This is the mail archive of the
mailing list for the GCC project.
Re: Patch to Avoid Bad Prefetching
On Thu, Jun 4, 2009 at 11:53 PM, Shobaki, Ghassan
> I meant the time estimate.
> For example, consider a loop with 2 cache missing memory ops and 4 CPU
> ops. Assuming that we set the min_insn_to_mem_ratio to 3, the current
> *imprecise* heuristic will calculate an insn-to-mem ratio of (2+4)/2=3
> and conclude that this loop will benefit from prfetching whether the 4
> CPU ops are integer adds or FP divides. A more precise calculation will
> go like this:
> Time for memory ops = 200 cycle (assuming a cache-miss latency of 200
> and that the machine can do 2 mem ops simultaneously)

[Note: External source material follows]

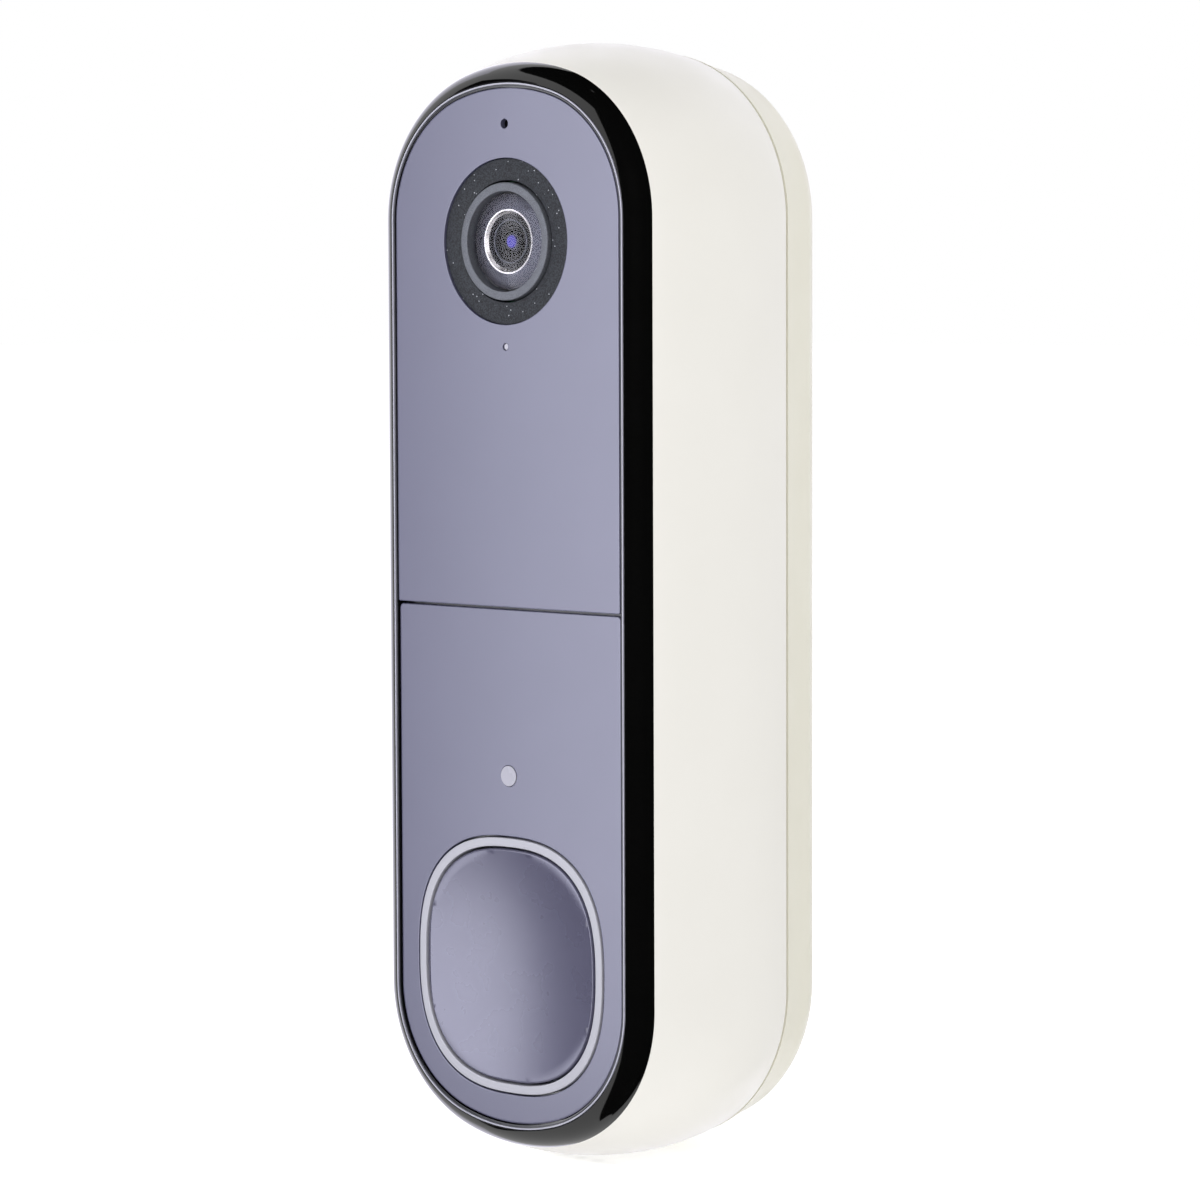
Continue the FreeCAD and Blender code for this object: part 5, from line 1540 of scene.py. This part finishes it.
@dataclass
class Studio:
    """The camera, the lamps, the world and the floor."""

    aim: tuple[float, float, float] = (8.79, -27.40, 1.23)
    azimuth: float = 41.235
    elevation: float = 4.238
    roll: float = -0.216
    distance: float = 535.5
    lens: float = 127.2
    sensor: float = 36.0
    near: float = 0.01
    ambient: float = 0.62
    floor_half: float = 6.0
    floor_drop: float = 0.4
    floor_glow: float = 0.3
    floor_lift: float = 0.22
    lamps: tuple[Lamp, ...] = (
        Lamp("softbox_front_left", -24, 1, 0.45, 0.32, 0.34, 1.1, "F6F7FF"),
        Lamp("softbox_right", 44, 12, 0.9, 0.5, 0.7, 2.3, "FFFDF9"),
        Lamp("softbox_top", 40, 76, 0.8, 0.5, 0.5, 1.1, mirrored=False),
    )
    flags: tuple[Flag, ...] = (
        Flag("black_flag_right", 2, 116, -82, 82, 0.7),
        Flag("black_flag_left", -66, -41, -45, 40, 0.6),
        Flag("black_flag_above", 0, 360, 54, 89, 0.9, 32),
        Flag("white_card_behind", -200, -92, -45, 45, 0.8, glow=1.85),
    )

    def camera(self) -> None:
        """A long lens at the viewing angle, upright but for a hair of roll."""
        back = towards(self.azimuth, self.elevation)
        data = bpy.data.cameras.new("camera")
        data.lens = self.lens
        data.sensor_width = self.sensor
        data.clip_start = self.near
        made = hang("camera", data)
        made.location = Vector(self.aim) * MM + back * (self.distance * MM)
        made.rotation_mode = "QUATERNION"
        level = back.to_track_quat("Z", "Y").to_matrix().to_4x4()
        roll = Matrix.Rotation(math.radians(self.roll), 4, back)
        made.rotation_quaternion = (roll @ level).to_quaternion()
        bpy.context.scene.camera = made

    @staticmethod
    def seen(tree: Tree) -> Socket:
        """One for camera, mirror and glass rays, nought for the light that falls on things."""
        path = add_node(tree, "ShaderNodeLightPath")
        pair = add_node(tree, "ShaderNodeMath", {"operation": "MAXIMUM"},
                        links={0: path.outputs["Is Camera Ray"], 1: path.outputs["Is Glossy Ray"]})
        return add_node(tree, "ShaderNodeMath", {"operation": "MAXIMUM"},
                        links={0: pair.outputs[0], 1: path.outputs["Is Transmission Ray"]}).outputs[0]

    def world(self) -> None:
        """White to look at, softer as light on the object."""
        made = bpy.data.worlds.new("studio")
        made.use_nodes = True
        tree = made.node_tree
        tree.nodes.clear()
        pure = linear("FFFFFF")
        light, white = [add_node(tree, "ShaderNodeBackground", inputs={"Color": pure, "Strength": power})
                        for power in (self.ambient, 1.0)]
        mix = add_node(tree, "ShaderNodeMixShader",
                       links={0: self.seen(tree), 1: light.outputs[0], 2: white.outputs[0]})
        add_node(tree, "ShaderNodeOutputWorld", links={0: mix.outputs[0]})
        bpy.context.scene.world = made

    def floor(self) -> None:
        """A pale matt floor that takes the object's shadow and meets the white behind it."""
        made = blank("matt_white_paper")
        tree = made.node_tree
        tone = Finish.blend(tree, Finish.noise(tree, 0.6), "F4F4F4", "F8F8F8")
        paper = add_node(tree, "ShaderNodeBsdfPrincipled",
                         inputs={"Roughness": 0.9, "Specular IOR Level": 0.0},
                         links={"Base Color": tone})
        lift = add_node(tree, "ShaderNodeMath", {"operation": "MULTIPLY_ADD"},
                        {1: self.floor_lift, 2: self.floor_glow}, {0: self.seen(tree)})
        glow = add_node(tree, "ShaderNodeEmission", links={"Strength": lift.outputs[0]})
        both = add_node(tree, "ShaderNodeAddShader", links={0: paper.outputs[0], 1: glow.outputs[0]})
        add_node(tree, "ShaderNodeOutputMaterial", links={0: both.outputs[0]})
        data = bpy.data.meshes.new("floor")
        half, z = self.floor_half, CAD_BOX[0].z - self.floor_drop * MM
        corners = [(-half, -half, z), (half, -half, z), (half, half, z), (-half, half, z)]
        data.from_pydata(corners, [], [(0, 1, 2, 3)])
        data.materials.append(made)
        sheet = hang("floor", data)
        sheet.visible_glossy = False

    def build(self) -> None:
        """Sets up everything round the object."""
        self.camera()
        self.world()
        self.floor()
        target = (CAD_BOX[0] + CAD_BOX[1]) / 2
        for stand in (*self.lamps, *self.flags):
            stand.build(target)
        bpy.context.scene.view_settings.view_transform = "Standard"


def main() -> None:
    """Builds the studio and each sub-assembly in order."""
    logging.basicConfig(level=logging.INFO, format="%(name)s %(message)s")
    front = FrontOutline()
    places = Places.from_frame()
    Studio().build()
    Shell(front).build()
    WallPlate(front).build()
    Face(front, places).build()
    Microphone(places).build()
    CallButton(places).build()
    Camera(places).build()
    Screws().build()
    Insides().build()


if __name__ == "__main__":
    main()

> If the 4 CPU ops are integer arithmetic:
> Time for CPU ops = 4*1=4 (assuming that int arith ops take one cycle
> Max potential benefit from prefetching = 4/204 = 2% (probably not
> significant enough to pay off for the prefething cost)
> On the other hand,
> If the 4 CPU ops are FP divides:
> Time for CPU ops = 4*20=80 (assuming that FP divides take 20 cycles
> Max potential benefit from prefetching = 80/(200+80) = 29% (most likely
> significant enough to pay off for the prefething cost and deliver a good
> performance gain)
> As you can see, this is much more precise than simply looking at the
> ratio, but it requires a good time estimate for each operation. I assume
> that the function tree_num_loop_insns() internally computes such time
> estimates if we pass it time weights. Of course, I know that middle-end
Right. And the prefetcher already computes this as 'time' to compute
the ahead distance (I was suggesting to use that here as a start).
> time estimates will not be very precise compared to backend estimates.
> BTW, are the middle-end time estimates machine dependent?
No, they are not. And they are indeed very imprecise right now.